When the village heard that Mercy Ships was coming, many doubted that such a miracle could be true. But Theodore embraced hope. “If it’s on the national radio, it must be true,” he said.

Theodore made sure Jean was among the first to line up for screening. There, Jean was given a yellow patient card and was approved for surgery. When a team of highly trained orthopedic surgeons arrived on the Africa Mercy, Jean underwent a five-hour procedure to straighten his O-shaped legs.

Six weeks later, his casts were removed and he walked normally for the first time. For three months, he received extensive physical therapy and rehab at the Mercy Ships HOPE Center. The compassion and kindness of the Mercy Ships crew gave Jean a new future. “It has not been easy up until now,” says Theodore,” but we have been shown a lot of kindness here.”

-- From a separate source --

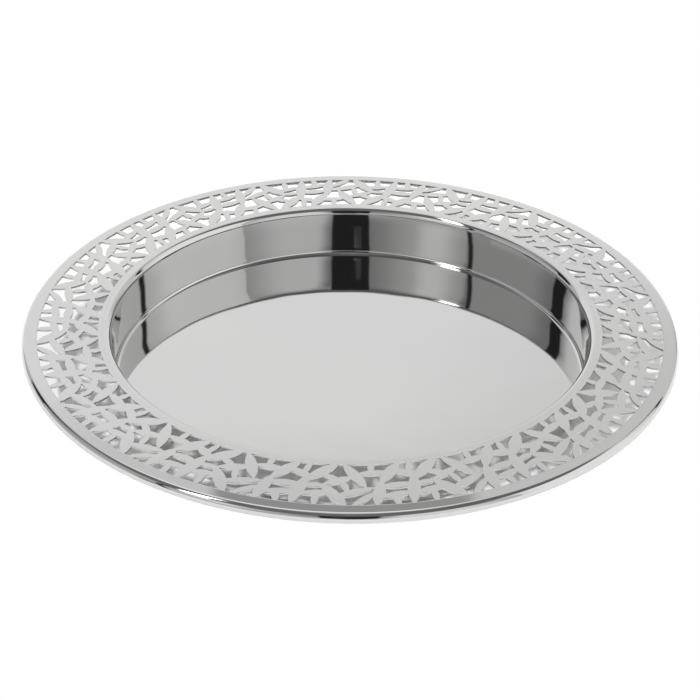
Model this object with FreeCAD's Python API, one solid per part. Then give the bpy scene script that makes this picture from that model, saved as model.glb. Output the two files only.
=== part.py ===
import FreeCAD, Part
import math
import os

# Round offering plate in polished stainless sheet. It stands on the flat floor of its basin, and a wide
# openwork rim of leaves runs round the basin's mouth. Millimetres, +Z up, origin at the centre of the
# floor's underside.

# Driving dimensions
OVERALL_RADIUS = 175.0
SHEET = 1.0
RIM_TOP = 30.4  # height of the rim's flat top above the table

# Basin
SHOULDER_START = 130.8  # radius where the flat rim begins to turn down into the wall
# The bends from there down into the wall: radius on the show side, and the wall's lean in degrees below the bend
SHOULDER_BENDS = [(2.0, 50), (4.8, 6), (85.0, 0.7)]
WALL_DRAFT = math.radians(SHOULDER_BENDS[-1][1])
FOOT_BEND = 60.0  # on the show side, where the wall swells out just above the floor
FOOT_TILT = math.radians(2.5)  # how far the wall leans in there
FLOOR_FILLET = 2.2  # on the show side
INNER_JOINT = 132.6

# Openwork ring
HOLES_FROM = 134.8
HOLES_TO = 166.8
OUTER_JOINT = 167.3

# Edge ring: a slightly sloping margin, a turned-down lip and a hem rolled round a wire
MARGIN_SLOPE = math.radians(2.5)
LIP_BEND = 3.1
WIRE_RADIUS = 0.4
HEM_RADIUS = WIRE_RADIUS + SHEET
HEM_DROP = 3.8  # from the rim's top down to the wire's centre
HEM_TURN = math.radians(200)  # how far the sheet wraps round the wire

# Soldered seams on the underside of the two butt joints, dressed level
SEAM_HALF_WIDTH = 0.9
SEAM_HALF_LAND = 0.5
SEAM_HEIGHT = 0.6
OUTER_SEAM_SHIFT = 0.5  # how far out of its joint the outer bead lies, so that it stays clear of the holes

# The leaf pattern of one repeat. Each leaf is a pointed oval from one tip to the other:
# degrees and radius of a tip, degrees and radius of the other tip, width.
REPEATS = 18
LEAVES = [
    # large leaves
    (0.5, 168.4, 2.4, 143.6, 6.4),
    (9.8, 168.4, 5.0, 150.4, 6.4),
    (14.5, 168.4, 16.1, 146.8, 6.2),
    (2.0, 148.6, 8.2, 133.6, 6.4),
    (8.8, 133.6, 13.2, 153.8, 6.0),
    (15.6, 150.4, 20.4, 133.6, 6.4),
    # slender leaves that tie them together
    (10.3, 168.4, 14.9, 156.8, 3.9),
    (1.4, 159.4, 7.2, 156.6, 4.4),
    (7.4, 160.6, 14.9, 153.2, 4.8),
    (15.0, 161.4, 21.2, 158.0, 4.6),
    (5.2, 151.4, 11.2, 144.2, 4.6),
    (9.9, 157.4, 8.8, 147.4, 3.6),
    (11.4, 142.2, 18.0, 141.6, 4.4),
    (15.5, 152.6, 22.0, 152.2, 4.8),
    (18.0, 139.8, 23.6, 146.2, 4.6),
    (1.8, 152.2, 6.0, 151.6, 3.6),
    (4.6, 142.6, 8.6, 147.6, 3.8),
    # buds on the outer and the inner circle
    (4.4, 168.4, 4.5, 157.4, 3.6),
    (18.3, 168.4, 17.7, 159.0, 3.6),
    (14.6, 133.4, 14.2, 141.6, 3.4),
    (22.4, 133.4, 21.4, 144.6, 3.4),
]

RIM_UNDER = RIM_TOP - SHEET
AXIS = FreeCAD.Vector(0, 0, 1)
ORIGIN = FreeCAD.Vector(0, 0, 0)


def section(radius, height):
    """A point of a section, which is drawn in the XZ plane."""
    return FreeCAD.Vector(radius, 0, height)


def around(centre, radius, angle):
    """The section point on a circle, with the angle counted from outwards towards up."""
    return centre + section(radius * math.cos(angle), radius * math.sin(angle))


def line(start, end):
    return Part.LineSegment(start, end).toShape()


def bend(centre, radius, start_angle, end_angle):
    """An arc of a section. Its ends are given by angle, in either order."""
    middle_angle = (start_angle + end_angle) / 2
    start = around(centre, radius, start_angle)
    middle = around(centre, radius, middle_angle)
    end = around(centre, radius, end_angle)
    return Part.Arc(start, middle, end).toShape()


def spin(edges):
    """The solid of revolution of a closed section."""
    return Part.Face(Part.Wire(edges)).revolve(ORIGIN, AXIS, 360)


def shoulder_bends():
    """The tangent bends from the flat rim down into the wall: centre, radius, first and last angle of each."""
    angle, touch = math.pi / 2, section(SHOULDER_START, RIM_TOP)
    bends = []
    for radius, lean in SHOULDER_BENDS:
        centre = around(touch, -radius, angle)
        last_angle = math.pi - math.radians(lean)
        bends.append((centre, radius, angle, last_angle))
        touch, angle = around(centre, radius, last_angle), last_angle
    return bends


def foot_bend_centre(wall_top):
    """The centre of the bend above the fillet, so that the wall between it and the shoulder is straight."""
    height = SHEET + FLOOR_FILLET + (FOOT_BEND + FLOOR_FILLET) * math.sin(FOOT_TILT)
    straight_height = wall_top.z - height - FOOT_BEND * math.sin(WALL_DRAFT)
    wall_radius = wall_top.x - straight_height * math.tan(WALL_DRAFT)
    return section(wall_radius + FOOT_BEND * math.cos(WALL_DRAFT), height)


def make_basin():
    """Drawn dish in one sheet: flat floor, fillet, slightly crowned wall, shoulder and a narrow flange."""
    shoulder = shoulder_bends()
    wall_angle = math.pi - WALL_DRAFT
    foot_angle = math.pi + FOOT_TILT
    sweep_centre, sweep_radius = shoulder[-1][:2]
    wall_top = around(sweep_centre, sweep_radius, wall_angle)
    foot = foot_bend_centre(wall_top)
    fillet = around(foot, FOOT_BEND + FLOOR_FILLET, foot_angle)

    show_floor = [section(0, SHEET), section(fillet.x, SHEET)]
    flange_top = [section(SHOULDER_START, RIM_TOP), section(INNER_JOINT, RIM_TOP)]
    flange_under = [section(INNER_JOINT, RIM_UNDER), section(SHOULDER_START, RIM_UNDER)]
    back_foot = FOOT_BEND - SHEET
    back_wall = [around(sweep_centre, sweep_radius - SHEET, wall_angle), around(foot, back_foot, wall_angle)]
    back_floor = [section(fillet.x, 0), section(0, 0)]
    return spin([
        line(*show_floor),
        bend(fillet, FLOOR_FILLET, -math.pi / 2, FOOT_TILT),
        bend(foot, FOOT_BEND, foot_angle, wall_angle),
        line(around(foot, FOOT_BEND, wall_angle), wall_top),
        *[bend(centre, radius, last, first) for centre, radius, first, last in reversed(shoulder)],
        line(*flange_top),
        line(flange_top[1], flange_under[0]),
        line(*flange_under),
        *[bend(centre, radius - SHEET, first, last) for centre, radius, first, last in shoulder],
        line(*back_wall),
        bend(foot, back_foot, wall_angle, foot_angle),
        bend(fillet, FLOOR_FILLET + SHEET, FOOT_TILT, -math.pi / 2),
        line(*back_floor),
        line(back_floor[1], show_floor[0]),
    ])


def polar(degrees, radius):
    """A point of the leaf pattern, on the underside of the rim."""
    angle = math.radians(degrees)
    return FreeCAD.Vector(radius * math.cos(angle), radius * math.sin(angle), RIM_UNDER)


def leaf_face(leaf, turn):
    """A pointed oval between two tips, turned about the axis by whole repeats."""
    first_degrees, first_radius, second_degrees, second_radius, width = leaf
    first = polar(first_degrees + turn, first_radius)
    second = polar(second_degrees + turn, second_radius)
    middle = (first + second) / 2
    sideways = (second - first).cross(AXIS).normalize() * (width / 2)
    sides = [Part.Arc(first, middle + sideways, second), Part.Arc(second, middle - sideways, first)]
    return Part.Face(Part.Wire([side.toShape() for side in sides]))


def band_face(start, end):
    """The part of the pierced band between two angles in degrees."""
    middle = (start + end) / 2
    outer = Part.Arc(polar(start, HOLES_TO), polar(middle, HOLES_TO), polar(end, HOLES_TO)).toShape()
    inner = Part.Arc(polar(end, HOLES_FROM), polar(middle, HOLES_FROM), polar(start, HOLES_FROM)).toShape()
    ends = [line(polar(end, HOLES_TO), polar(end, HOLES_FROM)),
            line(polar(start, HOLES_FROM), polar(start, HOLES_TO))]
    return Part.Face(Part.Wire([outer, ends[0], inner, ends[1]]))


def holes_of_one_repeat():
    """The outlines of the gaps that the leaves leave open, for the gaps centred in the first repeat."""
    step = 360 / REPEATS
    leaves = [leaf_face(leaf, turn * step) for turn in (-1, 0, 1) for leaf in LEAVES]
    gaps = band_face(-step / 2, 1.5 * step).cut(leaves).Faces
    wires = []
    for gap in gaps:
        centre = gap.CenterOfMass
        degrees = math.degrees(math.atan2(centre.y, centre.x))
        if 0 <= degrees < step:
            wires.append(gap.OuterWire)
    return wires


def make_pierced_ring():
    """Flat ring cut from sheet, with the leaf pattern repeated all the way round."""
    rims = [Part.Wire(Part.makeCircle(radius, section(0, RIM_UNDER), AXIS))
            for radius in (OUTER_JOINT, INNER_JOINT)]
    holes = []
    for wire in holes_of_one_repeat():
        for turn in range(REPEATS):
            hole = wire.copy()
            hole.rotate(ORIGIN, AXIS, turn * 360 / REPEATS)
            holes.append(hole)
    ring = Part.makeFace(rims + holes, "Part::FaceMakerBullseye")
    return ring.extrude(AXIS * SHEET)


def margin_point(radius, depth):
    """A point under the sloping margin: on its top at depth 0, on its underside at the sheet's thickness."""
    fall = (radius - OUTER_JOINT) * math.tan(MARGIN_SLOPE)
    return section(radius, RIM_TOP - fall - depth / math.cos(MARGIN_SLOPE))


def hem_centre():
    return section(OVERALL_RADIUS - HEM_RADIUS, RIM_TOP - HEM_DROP)


def make_edge_ring():
    """Margin, lip and hem in one sheet. The hem wraps round the edge wire."""
    margin_angle = math.pi / 2 - MARGIN_SLOPE
    bend_radius = OVERALL_RADIUS - LIP_BEND
    top_of_bend = bend_radius + LIP_BEND * math.cos(margin_angle)
    bend_height = margin_point(top_of_bend, 0).z - LIP_BEND * math.sin(margin_angle)
    lip = section(bend_radius, bend_height)
    inner_bend = LIP_BEND - SHEET
    hem = hem_centre()
    return spin([
        line(margin_point(OUTER_JOINT, 0), around(lip, LIP_BEND, margin_angle)),
        bend(lip, LIP_BEND, margin_angle, 0),
        line(around(lip, LIP_BEND, 0), around(hem, HEM_RADIUS, 0)),
        bend(hem, HEM_RADIUS, 0, -HEM_TURN),
        line(around(hem, HEM_RADIUS, -HEM_TURN), around(hem, WIRE_RADIUS, -HEM_TURN)),
        bend(hem, WIRE_RADIUS, -HEM_TURN, 0),
        line(around(hem, WIRE_RADIUS, 0), around(lip, inner_bend, 0)),
        bend(lip, inner_bend, 0, margin_angle),
        line(around(lip, inner_bend, margin_angle), margin_point(OUTER_JOINT, SHEET)),
        line(margin_point(OUTER_JOINT, SHEET), margin_point(OUTER_JOINT, 0)),
    ])


def make_edge_wire():
    """Stiffening wire inside the hem, all the way round."""
    hem = hem_centre()
    return Part.makeTorus(hem.x, WIRE_RADIUS, section(0, hem.z), AXIS)


def make_seam(middle, top):
    """Bead of solder under a butt joint. The points of its top follow the undersides of the two sheets."""
    land = RIM_UNDER - SEAM_HEIGHT
    corners = top + [section(middle + SEAM_HALF_LAND, land), section(middle - SEAM_HALF_LAND, land)]
    return spin([line(start, end) for start, end in zip(corners, corners[1:] + corners[:1])])


def make_inner_seam():
    top = [section(INNER_JOINT + side * SEAM_HALF_WIDTH, RIM_UNDER) for side in (-1, 1)]
    return make_seam(INNER_JOINT, top)


def make_outer_seam():
    middle = OUTER_JOINT + OUTER_SEAM_SHIFT
    flat = [section(middle - SEAM_HALF_WIDTH, RIM_UNDER), section(OUTER_JOINT, RIM_UNDER)]
    return make_seam(middle, flat + [margin_point(middle + SEAM_HALF_WIDTH, SHEET)])


NODES = {
    "basin": make_basin,
    "pierced_ring": make_pierced_ring,
    "edge_ring": make_edge_ring,
    "edge_wire": make_edge_wire,
    "inner_seam": make_inner_seam,
    "outer_seam": make_outer_seam,
}

os.makedirs("parts", exist_ok=True)
for name, make in NODES.items():
    shape = make()
    box = shape.optimalBoundingBox(False)
    print(f"{name}: valid {shape.isValid()}, {len(shape.Solids)} solid, {len(shape.Faces)} faces,"
          f" {shape.Volume:.1f} mm3, radius {box.XMax:.2f}, z {box.ZMin:.2f} to {box.ZMax:.2f}")
    shape.exportStep(f"parts/{name}.step")
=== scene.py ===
import math

import bmesh
import bpy
from mathutils import Matrix, Vector


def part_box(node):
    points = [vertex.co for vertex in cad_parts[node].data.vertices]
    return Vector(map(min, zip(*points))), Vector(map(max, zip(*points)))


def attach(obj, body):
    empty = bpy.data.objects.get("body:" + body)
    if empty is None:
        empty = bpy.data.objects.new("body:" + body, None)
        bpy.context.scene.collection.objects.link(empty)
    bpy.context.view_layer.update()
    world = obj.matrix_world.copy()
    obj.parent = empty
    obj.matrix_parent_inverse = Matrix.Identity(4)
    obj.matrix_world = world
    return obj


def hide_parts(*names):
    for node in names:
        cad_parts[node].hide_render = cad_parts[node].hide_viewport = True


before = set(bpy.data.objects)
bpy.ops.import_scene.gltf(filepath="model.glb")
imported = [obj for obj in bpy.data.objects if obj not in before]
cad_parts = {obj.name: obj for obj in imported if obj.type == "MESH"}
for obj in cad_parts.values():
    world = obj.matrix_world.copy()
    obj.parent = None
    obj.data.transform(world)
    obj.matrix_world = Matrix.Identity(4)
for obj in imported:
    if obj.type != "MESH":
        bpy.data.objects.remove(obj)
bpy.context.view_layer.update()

# Metres. The main places come from the frame; the small radii are those of the sheet metal work.
MM = 0.001
RING_LOW, RING_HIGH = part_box("pierced_ring")
RIM_TOP = RING_HIGH.z
RIM_UNDER = RING_LOW.z
SHEET = RIM_TOP - RIM_UNDER
INNER_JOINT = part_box("basin")[1].x
OUTER_JOINT = RING_HIGH.x
OVERALL_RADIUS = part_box("edge_ring")[1].x
EDGE_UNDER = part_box("edge_ring")[0].z
WIRE_LOW, WIRE_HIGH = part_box("edge_wire")

SHOULDER_START = INNER_JOINT - 1.8 * MM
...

Cyriane can’t stop smiling

As a very small child, Cyriane had one big wish—to wear shoes like her older sister. But it was impossible.

You see, Cyriane was born into poverty in Madagascar with severely clubbed feet that were turned completely inward. Trying to learn to walk was heartbreaking for Cyriane’s mother, Emiliana, who couldn’t afford surgery for her sweet little girl.

“I was sad because all the other children [in our village] have normal feet, but not my daughter,” Emiliana said.